WHAT NEEDS TO BE DONE — Copy out exactly the lines from the start of the data to the line containing "return Matrix(matrix.tolist())". Include both.

--- DATA RECORDS ---

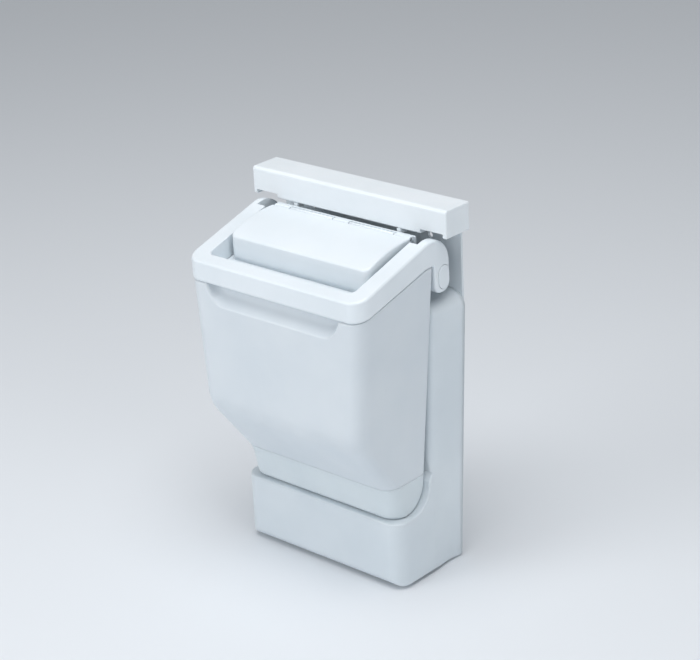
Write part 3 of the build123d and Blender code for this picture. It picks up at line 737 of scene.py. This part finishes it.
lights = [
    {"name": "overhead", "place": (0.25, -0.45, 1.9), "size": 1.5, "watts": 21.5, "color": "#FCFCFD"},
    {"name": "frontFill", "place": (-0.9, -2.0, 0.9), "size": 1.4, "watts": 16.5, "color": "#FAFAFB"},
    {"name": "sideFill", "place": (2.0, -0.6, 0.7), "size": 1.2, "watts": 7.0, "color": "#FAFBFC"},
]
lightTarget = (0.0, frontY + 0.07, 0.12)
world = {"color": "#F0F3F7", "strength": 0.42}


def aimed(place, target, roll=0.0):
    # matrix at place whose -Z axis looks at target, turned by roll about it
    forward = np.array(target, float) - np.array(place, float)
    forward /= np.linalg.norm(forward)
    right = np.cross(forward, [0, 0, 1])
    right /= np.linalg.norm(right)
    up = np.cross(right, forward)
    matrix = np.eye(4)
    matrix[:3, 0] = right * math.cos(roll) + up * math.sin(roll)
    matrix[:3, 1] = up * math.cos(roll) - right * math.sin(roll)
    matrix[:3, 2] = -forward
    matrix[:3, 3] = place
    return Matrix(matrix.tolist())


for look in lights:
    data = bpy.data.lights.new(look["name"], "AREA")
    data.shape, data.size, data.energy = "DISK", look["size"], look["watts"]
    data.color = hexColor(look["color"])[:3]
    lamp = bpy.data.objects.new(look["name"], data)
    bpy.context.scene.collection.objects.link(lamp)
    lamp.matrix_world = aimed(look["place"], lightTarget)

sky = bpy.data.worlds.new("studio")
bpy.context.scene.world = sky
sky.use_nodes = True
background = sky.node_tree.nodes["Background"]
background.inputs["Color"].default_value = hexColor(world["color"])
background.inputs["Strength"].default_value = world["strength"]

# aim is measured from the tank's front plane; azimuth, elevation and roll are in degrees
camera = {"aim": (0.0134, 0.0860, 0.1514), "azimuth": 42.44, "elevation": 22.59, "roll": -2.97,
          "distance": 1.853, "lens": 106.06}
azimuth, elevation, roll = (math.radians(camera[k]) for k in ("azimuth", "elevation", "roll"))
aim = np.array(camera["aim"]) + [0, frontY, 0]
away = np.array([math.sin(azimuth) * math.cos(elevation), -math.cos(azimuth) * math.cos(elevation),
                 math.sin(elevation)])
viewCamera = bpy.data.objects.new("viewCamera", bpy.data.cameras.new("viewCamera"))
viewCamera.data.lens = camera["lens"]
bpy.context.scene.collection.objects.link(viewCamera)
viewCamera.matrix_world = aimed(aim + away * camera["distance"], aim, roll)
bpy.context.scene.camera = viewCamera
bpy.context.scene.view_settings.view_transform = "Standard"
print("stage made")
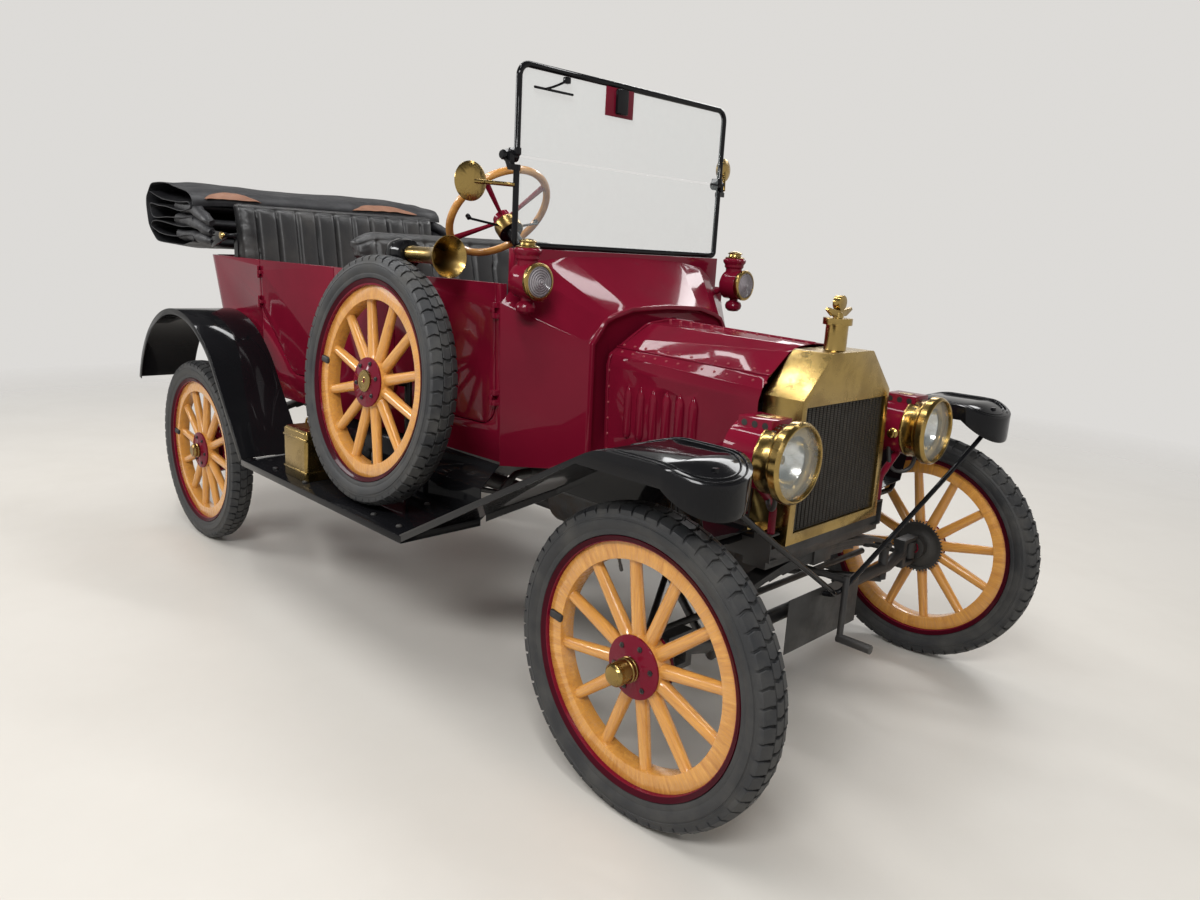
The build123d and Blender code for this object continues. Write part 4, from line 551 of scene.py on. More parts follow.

---

RESPONSE TO THIS TASK —
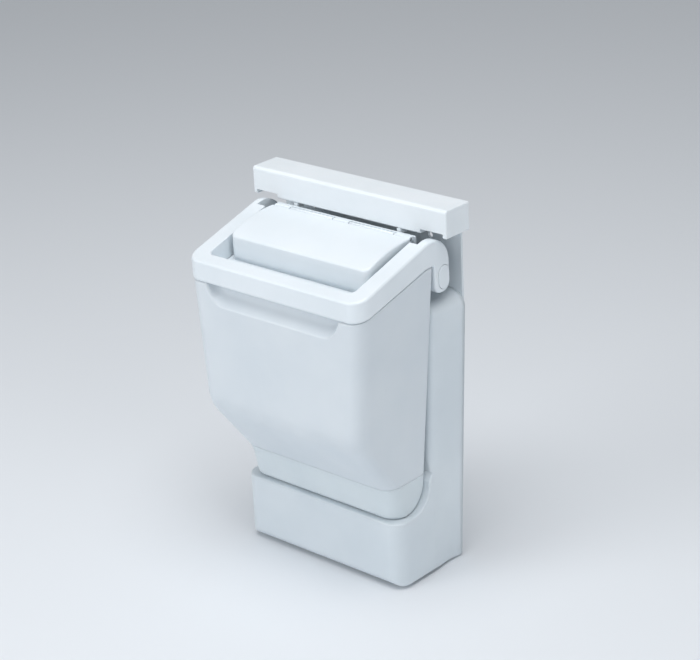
Write part 3 of the build123d and Blender code for this picture. It picks up at line 737 of scene.py. This part finishes it.
lights = [
    {"name": "overhead", "place": (0.25, -0.45, 1.9), "size": 1.5, "watts": 21.5, "color": "#FCFCFD"},
    {"name": "frontFill", "place": (-0.9, -2.0, 0.9), "size": 1.4, "watts": 16.5, "color": "#FAFAFB"},
    {"name": "sideFill", "place": (2.0, -0.6, 0.7), "size": 1.2, "watts": 7.0, "color": "#FAFBFC"},
]
lightTarget = (0.0, frontY + 0.07, 0.12)
world = {"color": "#F0F3F7", "strength": 0.42}


def aimed(place, target, roll=0.0):
    # matrix at place whose -Z axis looks at target, turned by roll about it
    forward = np.array(target, float) - np.array(place, float)
    forward /= np.linalg.norm(forward)
    right = np.cross(forward, [0, 0, 1])
    right /= np.linalg.norm(right)
    up = np.cross(right, forward)
    matrix = np.eye(4)
    matrix[:3, 0] = right * math.cos(roll) + up * math.sin(roll)
    matrix[:3, 1] = up * math.cos(roll) - right * math.sin(roll)
    matrix[:3, 2] = -forward
    matrix[:3, 3] = place
    return Matrix(matrix.tolist())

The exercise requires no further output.